Is it right then for us to hold ourselves accountable that there could be those we loved who are not with us – and that is why He would have to wipe out our memories? No, that is not right. That implies we either cannot forgive God or that we cannot forgive ourselves, and the very idea that we are in heaven confirms this is not the case (no one in Heaven will harbor unforgiveness of any kind). So it all boils down to the condemnation we feel this side of Heaven.
Condemnation feeds on those who hold themselves to an unattainable standard, and struggle to forgive themselves. It is at some point in our journeys a struggle all of us face. Truth be known, there is no room for a believer to think that we somehow have more authority than God in a given situation – not to forgive ourselves when He already has forgiven us.
The good news is that we know once we are in Heaven, the accuser will no longer be able to torment and condemn us in this way. We will no longer be distracted by everything that holds us back and wants to point to our failures.
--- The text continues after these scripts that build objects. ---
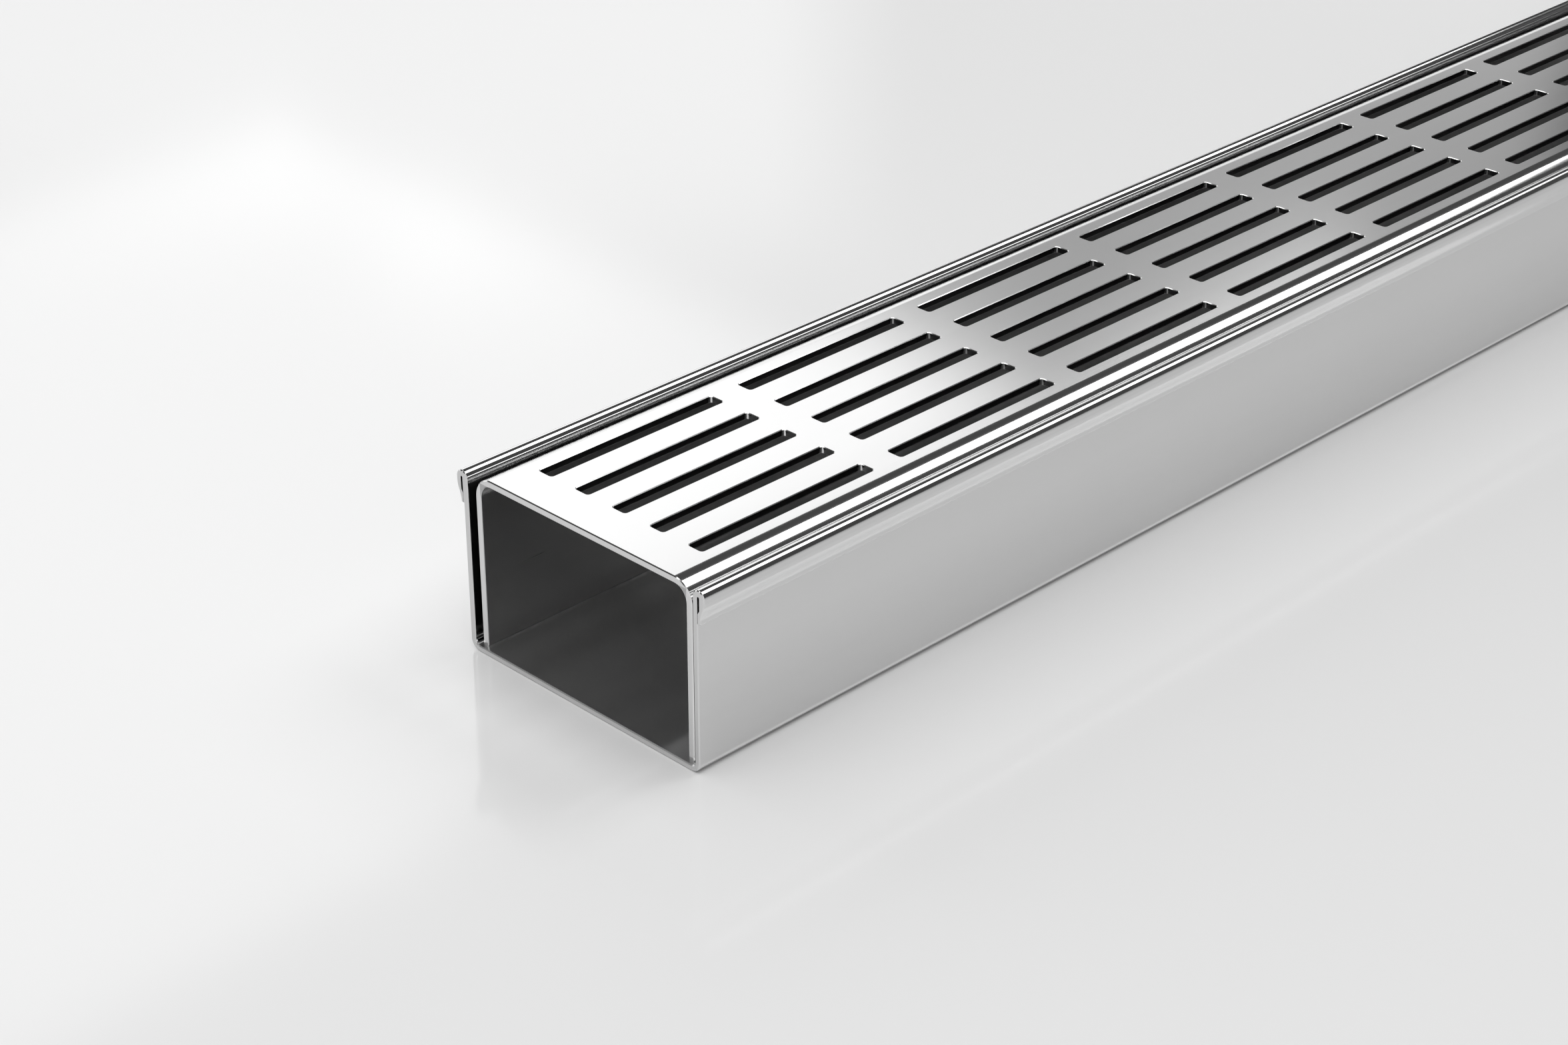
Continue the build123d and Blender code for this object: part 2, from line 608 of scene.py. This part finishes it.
    def field_tree(self) -> bpy.types.NodeTree:
        """The geometry nodes that fill the windows of a sheet with tiles.

        Returns:
            A tree with inputs for the tile, the counts, the pitches, the weld distance, the steel and the
            near-black steel of the slot walls, which is painted shade.
        """
        tree = bpy.data.node_groups.new("slot_field", "GeometryNodeTree")
        tree.interface.new_socket("Sheet", in_out="INPUT", socket_type="NodeSocketGeometry")
        for name, kind in (
            ("Tile", "NodeSocketObject"),
            ("Columns", "NodeSocketInt"),
            ("Rows", "NodeSocketInt"),
            ("Column Pitch", "NodeSocketFloat"),
            ("Row Pitch", "NodeSocketFloat"),
            ("Weld Distance", "NodeSocketFloat"),
            ("Steel", "NodeSocketMaterial"),
            ("Wall Painted Shade", "NodeSocketMaterial"),
        ):
            tree.interface.new_socket(name, in_out="INPUT", socket_type=kind)
        tree.interface.new_socket("Grate", in_out="OUTPUT", socket_type="NodeSocketGeometry")
        graph = Graph(tree)
        given = graph.node("NodeGroupInput").outputs
        span_x = Wire(graph, given["Column Pitch"]) * (Wire(graph, given["Columns"]) - 1)
        span_y = Wire(graph, given["Row Pitch"]) * (Wire(graph, given["Rows"]) - 1)
        points = graph.node(
            "GeometryNodeMeshGrid",
            None,
            {"Size X": span_x, "Size Y": span_y, "Vertices X": given["Columns"], "Vertices Y": given["Rows"]},
        )
        tile = graph.node("GeometryNodeObjectInfo", None, {"Object": given["Tile"]})
        copies = graph.node(
            "GeometryNodeInstanceOnPoints",
            None,
            {"Points": points.outputs["Mesh"], "Instance": tile.outputs["Geometry"]},
        )
        joined = graph.node("GeometryNodeJoinGeometry")
        graph.feed(joined.inputs[0], copies.outputs[0])
        graph.feed(joined.inputs[0], given["Sheet"])
        real = graph.node("GeometryNodeRealizeInstances", None, {"Geometry": joined.outputs[0]})
        welded = graph.node(
            "GeometryNodeMergeByDistance",
            None,
            {"Geometry": real.outputs[0], "Distance": given["Weld Distance"]},
        )
        dressed = graph.node(
            "GeometryNodeSetMaterial",
            None,
            {"Geometry": welded.outputs[0], "Material": given["Steel"]},
        )
        # the flat slot walls get the near-black material: painted shade
        walls = graph.node("GeometryNodeInputNamedAttribute", {"data_type": "BOOLEAN"}, {"Name": FLAT_WALL})
        finished = graph.node(
            "GeometryNodeSetMaterial",
            None,
            {"Geometry": dressed.outputs[0], "Selection": walls.outputs[0], "Material": given["Wall Painted Shade"]},
        )
        graph.node("NodeGroupOutput", None, {"Grate": finished.outputs[0]})
        return tree

    def build(self) -> bpy.types.Object:
        """Builds the grate as one plain mesh.

        Returns:
            The grate's object.
        """
        tile = bpy.data.objects.new("slot_tile", self.slot_tile())
        tree = self.field_tree()
        holder = bpy.data.objects.new("folded_sheet", self.folded_sheet())
        bpy.context.scene.collection.objects.link(holder)
        modifier = holder.modifiers.new("slots", "NODES")
        modifier.node_group = tree
        given = {
            "Tile": tile,
            "Columns": self.columns,
            "Rows": self.rows,
            "Column Pitch": self.column_pitch,
            "Row Pitch": self.row_pitch,
            "Weld Distance": self.weld_distance,
            "Steel": self.finish.material(),
            "Wall Painted Shade": self.wall_painted_shade.material(),
        }
        for item in tree.interface.items_tree:
            if item.name in given:
                modifier[item.identifier] = given[item.name]
        graph = bpy.context.evaluated_depsgraph_get()
        mesh = bpy.data.meshes.new_from_object(holder.evaluated_get(graph))
        mesh.name = "slotted_grate"
        bpy.data.objects.remove(holder)
        bpy.data.objects.remove(tile)
        self.finish_mesh(mesh)
        grate = bpy.data.objects.new("slotted_grate", mesh)
        bpy.context.scene.collection.objects.link(grate)
        return grate

    def finish_mesh(self, mesh: bpy.types.Mesh) -> None:
        """Turns all faces outwards and shades the bends smooth.

        Args:
            mesh: The finished mesh.
        """
        shape = bmesh.new()
        shape.from_mesh(mesh)
        bmesh.ops.recalc_face_normals(shape, faces=shape.faces)
        shape.to_mesh(mesh)
        shape.free()
        mesh.shade_smooth()
        mesh.set_sharp_from_angle(angle=self.crease)


@dataclass(frozen=True)
class Softbox:
    """A large rectangular lamp that lies level over the drain."""

    name: str
    left: float
    right: float
    near: float
    far: float
    height: float
    radiance: float

    def build(self) -> None:
        """Hangs the lamp with its edges along and across the drain."""
        wide = self.right - self.left
        deep = self.far - self.near
        lamp = bpy.data.lights.new(self.name, "AREA")
        lamp.shape = "RECTANGLE"
        lamp.size = wide
        lamp.size_y = deep
        lamp.energy = self.radiance * math.pi * wide * deep
        holder = bpy.data.objects.new(self.name, lamp)
        holder.location = ((self.left + self.right) / 2, (self.near + self.far) / 2, self.height)
        bpy.context.scene.collection.objects.link(holder)


@dataclass(frozen=True)
class LightField:
    """A field of light in the surroundings, between two bearings and two elevations in degrees.

    Bearings count from +X towards +Y.
    """

    first: float
    last: float
    low: float
    high: float
    radiance: float
    soft: float = 1.0


@dataclass(frozen=True)
class Studio:
    """The floor, the lamps, the surroundings and the camera.

    Seen from the photograph's viewpoint in the floor, the first two fields end about where the far
    edge of softbox_back begins, so that the floor mirrors them as one.
    """

    floor_half: float = 30.0
    floor_drop: float = 0.02 * MM
    surround: float = 0.07
    fields: tuple[LightField, ...] = (
        LightField(53.0, 170.0, -20.0, 22.2, 1.15, 1.5),
        LightField(44.0, 53.0, -20.0, 23.8, 1.15, 1.5),
        LightField(30.0, 44.0, 17.0, 26.0, 0.45, 1.0),
        LightField(-30.0, 44.0, -20.0, 17.0, 1.0, 2.0),
        LightField(-170.0, -70.0, -20.0, 35.0, 0.8, 6.0),
    )
    camera_place: tuple[float, float, float] = (-0.76976, -0.37368, 0.30714)
    camera_ahead: tuple[float, float, float] = (0.6205, 0.6212, -0.4787)
    lens: float = 70.80
    sensor: float = 36.0
    softboxes: tuple[Softbox, ...] = (
        Softbox("softbox_over", 0.55, 1.95, -1.0, 0.1, 1.56, 3.0),
        Softbox("softbox_back", -1.0, 2.02, 1.8, 3.6, 1.56, 1.32),
        Softbox("softbox_edge", 2.02, 2.6, 1.8, 1.93, 1.56, 1.3),
        Softbox("softbox_left", -1.9, 0.2, -1.2, 1.1, 1.56, 1.65),
    )

    def build(self) -> None:
        """Builds the whole studio."""
        self.build_floor()
        self.build_surround()
        self.build_camera()
        for softbox in self.softboxes:
            softbox.build()

    def build_floor(self) -> None:
        """Lays a wide floor just under the drain."""
        sheet = bmesh.new()
        bmesh.ops.create_grid(sheet, x_segments=4, y_segments=4, size=self.floor_half)
        bmesh.ops.translate(sheet, verts=sheet.verts, vec=(0, 0, -self.floor_drop))
        mesh = bpy.data.meshes.new("floor")
        sheet.to_mesh(mesh)
        sheet.free()
        mesh.materials.append(PaleFloor().material())
        floor = bpy.data.objects.new("floor", mesh)
        bpy.context.scene.collection.objects.link(floor)

    def build_surround(self) -> None:
        """Sets the dim surroundings of the studio, with the light fields that the steel mirrors."""
        world = bpy.data.worlds.new("studio")
        world.use_nodes = True
        graph = Graph(world.node_tree)
        way = graph.node("ShaderNodeTexCoord").outputs["Generated"]
        parts = graph.node("ShaderNodeSeparateXYZ", None, {0: way}).outputs
        x, y, z = (Wire(graph, part) for part in parts)
        bearing = graph.math("ARCTAN2", y, x) * math.degrees(1)
        elevation = graph.math("ARCSINE", z) * math.degrees(1)
        shade = self.surround
        for one in self.fields:
            inside = graph.between(bearing, one.first, one.last, one.soft)
            inside = inside * graph.between(elevation, one.low, one.high, one.soft)
            shade = shade + (one.radiance - self.surround) * inside
        glow = graph.node("ShaderNodeBackground", None, {"Color": shade, "Strength": 1.0})
        graph.node("ShaderNodeOutputWorld", None, {"Surface": glow.outputs[0]})
        bpy.context.scene.world = world

    def build_camera(self) -> None:
        """Places the camera at the photograph's viewpoint."""
        ahead = Vector(self.camera_ahead).normalized()
        right = ahead.cross(Vector((0, 0, 1))).normalized()
        above = right.cross(ahead)
        turn = Matrix((right, above, -ahead)).transposed().to_4x4()
        data = bpy.data.cameras.new("photo_camera")
        data.lens = self.lens
        data.sensor_width = self.sensor
        data.clip_start = 0.01
        data.clip_end = 100.0
        camera = bpy.data.objects.new("photo_camera", data)
        camera.matrix_world = Matrix.Translation(self.camera_place) @ turn
        bpy.context.scene.collection.objects.link(camera)
        bpy.context.scene.camera = camera


def main() -> None:
    """Builds the dressed drain and its studio."""
    logging.basicConfig(level=logging.INFO, format="%(name)s: %(message)s")
    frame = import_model()
    bpy.context.scene.view_settings.view_transform = "Standard"

    channel = frame["nodes"]["channel"]
    DrainChannel(channel).build()
    LOG.info("channel dressed, %d faces", len(channel.data.polygons))

    grate = SlottedGrate(*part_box("grate")).build()
    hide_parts("grate")
    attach(grate, "root")
    LOG.info("%s built, %d faces", grate.name, len(grate.data.polygons))

    Studio().build()
    LOG.info("studio built")


if __name__ == "__main__":
    main()
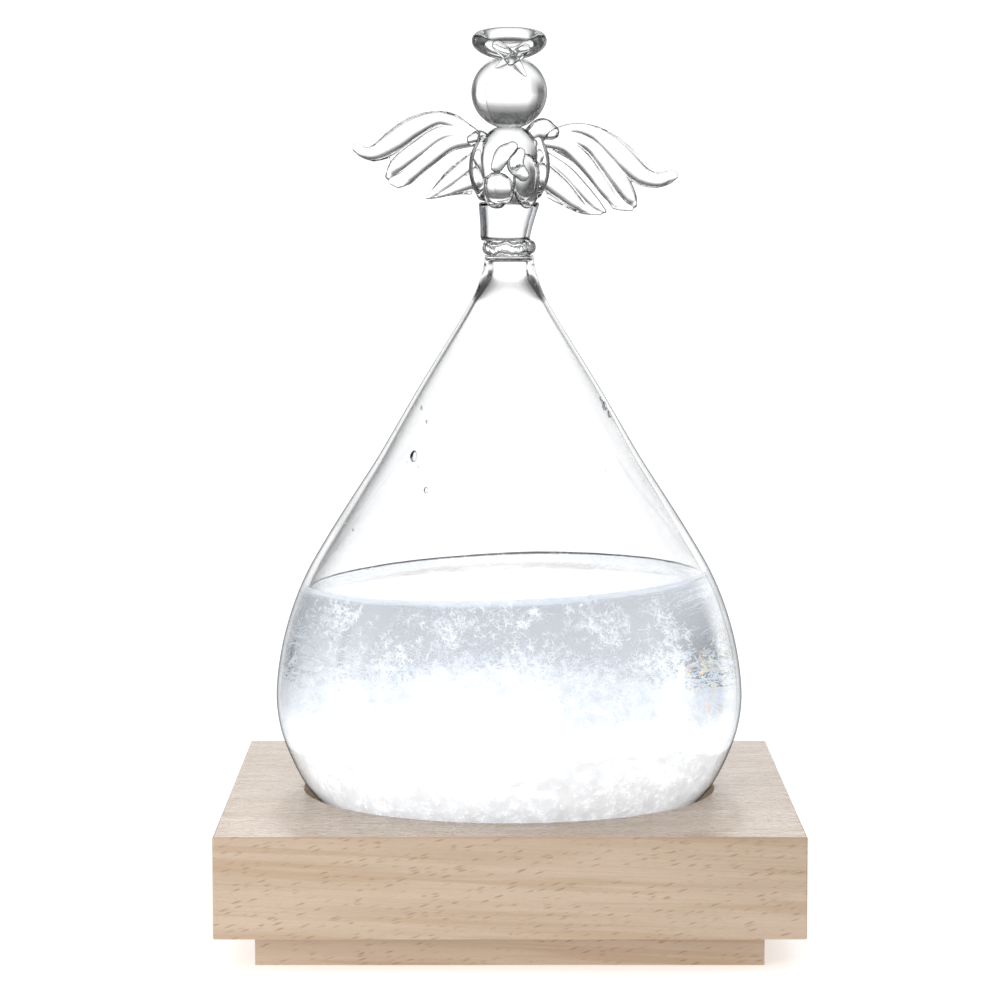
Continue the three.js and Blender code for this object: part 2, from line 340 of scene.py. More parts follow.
def noise_at(tree, vector, scale=1.0, detail=3.0, roughness=0.5, distortion=0.0):
    inputs = {
        "Vector": vector,
        "Scale": scale,
        "Detail": detail,
        "Roughness": roughness,
        "Distortion": distortion,
    }
    return add(tree, "ShaderNodeTexNoise", inputs).outputs["Fac"]


def mixed(tree, factor, a, b, mode="MIX"):
    node = add(tree, "ShaderNodeMix", data_type="RGBA", blend_type=mode)
    for key, value in (("Factor", factor), ("A", a), ("B", b)):
        socket = next(
            s for s in node.inputs if s.name == key and (s.type == "RGBA" or key == "Factor") and s.enabled
        )
        if isinstance(value, bpy.types.NodeSocket):
            tree.links.new(value, socket)
        else:
            socket.default_value = value if isinstance(value, float) else (*value, 1)
    return next(s for s in node.outputs if s.type == "RGBA")


def maths(tree, operation, *values):
    node = add(tree, "ShaderNodeMath", operation=operation)
    for socket, value in zip(node.inputs, values):
        if isinstance(value, bpy.types.NodeSocket):
            tree.links.new(value, socket)
        else:
            socket.default_value = value
    return node.outputs[0]


def remapped(tree, value, low, high, to_low=0.0, to_high=1.0):
    inputs = {"Value": value, "From Min": low, "From Max": high, "To Min": to_low, "To Max": to_high}
    return add(tree, "ShaderNodeMapRange", inputs, interpolation_type="SMOOTHSTEP").outputs["Result"]


def either_ray(tree, one, other):
    """1 for rays of these two kinds, 0 for the rest."""
    path = add(tree, "ShaderNodeLightPath").outputs
    return maths(tree, "MAXIMUM", path[f"Is {one} Ray"], path[f"Is {other} Ray"])


def blend(tree, factor, first, second):
    return add(tree, "ShaderNodeMixShader", {0: factor, 1: first, 2: second}).outputs[0]


def principled(tree, inputs):
    return add(tree, "ShaderNodeBsdfPrincipled", inputs).outputs[0]


def bumped(tree, height, strength, distance):
    inputs = {"Height": height, "Strength": strength, "Distance": distance}
    return add(tree, "ShaderNodeBump", inputs).outputs["Normal"]


def show(tree, surface):
    add(tree, "ShaderNodeOutputMaterial", {"Surface": surface})


def grained(tree, grain, colors, bump, roughness, more):
    """A surface whose colour, bumps and roughness follow one fine noise. Gives it and its colour."""
    height = noise_at(tree, place_mm(tree), *grain)
    color = mixed(tree, remapped(tree, height, 0.3, 0.7), *colors)
    inputs = {
        "Base Color": color,
        "Roughness": remapped(tree, height, 0.3, 0.7, *roughness),
        "Normal": bumped(tree, height, *bump),
        **more,
    }
    return principled(tree, inputs), color


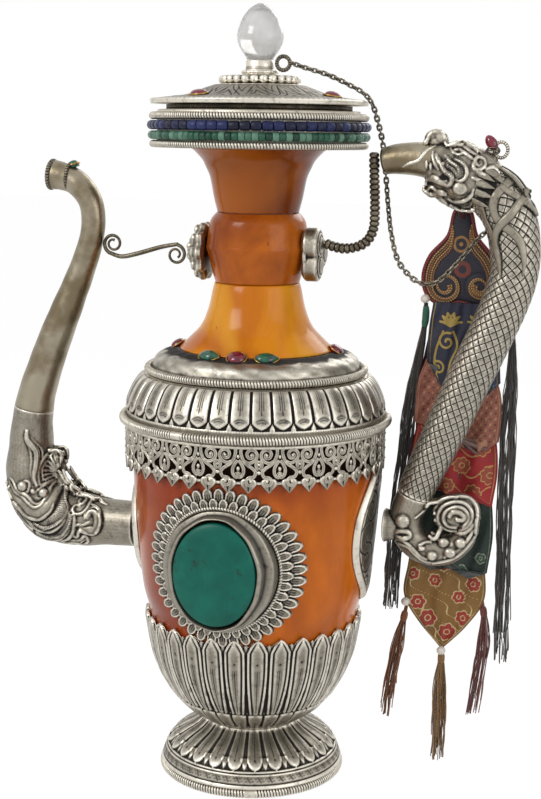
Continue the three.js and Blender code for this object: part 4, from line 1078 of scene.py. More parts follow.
def makeGallery():
    top, bottom = high("gallery_band")[2], low("gallery_band")[2]
    pitch = turn / gallery["lyres"]
    parts = []
    r = gallery["face"] - 0.2
    for stroke in lyreStrokes:
        for side in (1, -1):
            flat = smoothLine([(x * side, 0, z) for x, z in stroke], 40)
            for points, faces in doubleWire(flat, gallery["wire"], gallery["double"] * 0.62):
                points = points + (0, 0, top)
                points[:, 1] = -points[:, 1]
                parts.append((bent(points, r), faces))
    # eyes of the spirals, and the small knot at the waist
    for x, z, size in ((3.5, -4.2, 0.8), (-3.5, -4.2, 0.8), (3.7, -16.5, 0.8), (-3.7, -16.5, 0.8),
                       (0, -12.4, 1.0), (0, -8.6, 0.8)):
        points, faces = ball((x, 0, top + z), (size, 0.9, size), 8)
        parts.append((bent(points, r), [f[::-1] for f in faces]))
    # a knob stands between two lyres
    for x, z, size in ((pitch * r / 2, -5.0, 0.8), (pitch * r / 2, -10.6, 0.9)):
        points, faces = ball((x, 0, top + z), (size, 0.7, size * 1.3), 8)
        parts.append((bent(points, r), [f[::-1] for f in faces]))
    # two leaves hang below each lyre
    for k in (-0.25, 0.25):
        points, faces = leafTip(gallery["leafHalf"], gallery["leafLong"])
        points = points + (k * pitch * r, 0, bottom + gallery["leafLong"])
        points[:, 1] = -points[:, 1] + 0.3
        parts.append((bent(points, r), faces))
    points, faces = joined(parts)
    lyre = meshFrom("lyre", points, faces)
    data = repeatRound("gallery_lyres", lyre, gallery["lyres"], silver)
    place("gallery_lyres", data, gallerySilver, "root", "silver", ["gallery_band"], hollows=3)
    # the rails that the lyres are soldered to
    inside, face = gallery["inside"], gallery["face"]
    upper = [(inside, top - 1.6), (face, top - 1.6), (face + 0.3, top - 0.8), (face, top), (inside, top)]
    lower = [(inside, bottom + 3.8), (face - 0.9, bottom + 3.8), (face - 0.7, bottom + 4.4),
             (face - 0.9, bottom + 5.0), (inside, bottom + 5.0)]
    points, faces = joined([revolve(upper, 160), revolve(lower, 160)])
    place("gallery_rails", meshFrom("rails", points, faces), darkSilver, "root", "silver")
    print("gallery ready")


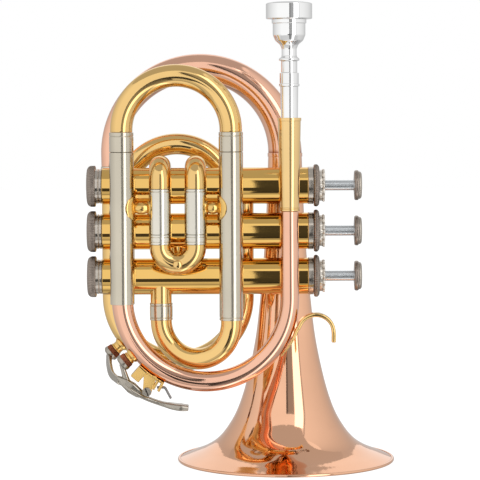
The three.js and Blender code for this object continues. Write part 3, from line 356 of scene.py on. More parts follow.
AXES = {
    "X": (Vector((1, 0, 0)), Vector((0, 1, 0)), Vector((0, 0, 1))),
    "Y": (Vector((0, 1, 0)), Vector((0, 0, 1)), Vector((1, 0, 0))),
    "Z": (Vector((0, 0, 1)), Vector((1, 0, 0)), Vector((0, 1, 0))),
    "front": (Vector((0, -1, 0)), Vector((1, 0, 0)), Vector((0, 0, 1))),
}


def turned(shape, outline, centre, axis="Z", sides=TURNED_SIDES, knurl=None):
    """Turned work: (radius, place along the axis) outline, spun about the axis.
    A knurl is (teeth, depth, from, to, least radius)."""
    along, across, up = AXES[axis] if isinstance(axis, str) else axis
    centre = Vector(centre)
    rings = []
    for radius, place in outline:
        ring = []
        for k in range(sides):
            angle = tau * k / sides
            reach = radius
            if knurl and knurl[2] <= place <= knurl[3] and radius > knurl[4]:
                reach -= knurl[1] * (0.5 - 0.5 * cos(knurl[0] * angle))
            ring.append(centre + along * place + across * reach * cos(angle) + up * reach * sin(angle))
        rings.append(ring)
    return shape.rings(rings, loop=is_closed(outline))


def sized(values, share):
    """A size read from a list that is spread evenly over a length."""
    place = share * (len(values) - 1)
    low = min(int(place), max(len(values) - 2, 0))
    high = min(low + 1, len(values) - 1)
    return values[low] + (values[high] - values[low]) * (place - low)


def slab(shape, stations, widths, thicknesses, across=(0, 1, 0), corner=0.6):
    """A strip with rounded edges. Its width lies along the way across, and its sizes follow the lists."""
    across = Vector(across).normalized()
    stations = with_ends(stations, SOFT_EDGE)
    lengths = lengths_along(stations)
    rings = []
    last = len(stations) - 1
    for i, (point, direction) in enumerate(stations):
        share = lengths[i] / lengths[-1]
        wide = square_to(direction, across)
        up = direction.cross(wide)
        edge = SOFT_EDGE if i in (0, last) else 0
        half_width = sized(widths, share) / 2 - edge
        half_depth = sized(thicknesses, share) / 2 - edge
        bend = min(corner, half_width * SLAB_CORNER_SHARE, half_depth * SLAB_CORNER_SHARE)
        ring = []
        for quarter, (x, y) in enumerate(((1, 1), (-1, 1), (-1, -1), (1, -1))):
            for step in range(SLAB_CORNER_STEPS + 1):
                angle = radians(90 * quarter + 90 * step / SLAB_CORNER_STEPS)
                ring.append(
                    point
                    + wide * (x * (half_width - bend) + bend * cos(angle))
                    + up * (y * (half_depth - bend) + bend * sin(angle))
                )
        rings.append(ring)
    return shape.rings(rings, capped=True)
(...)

We will know fully as we are known, and have a clear understanding of the depths He went through for all of us – including those not with us. Our sympathies will align with God rather than with them, and the heartbreak will be because we will clearly see their repeated refusal to embrace all that is good, all that is love, all that is life, light, truth, forgiveness, all that gives meaning and purpose – in other words, their repeated refusal to embrace all that is God.
Even though I may not yet fully understand it, I believe the moment we are face to face with Him, the moment our hearts are touched by the pure love of who He is, there is where we embrace eternity. There is where our tears will be wiped away.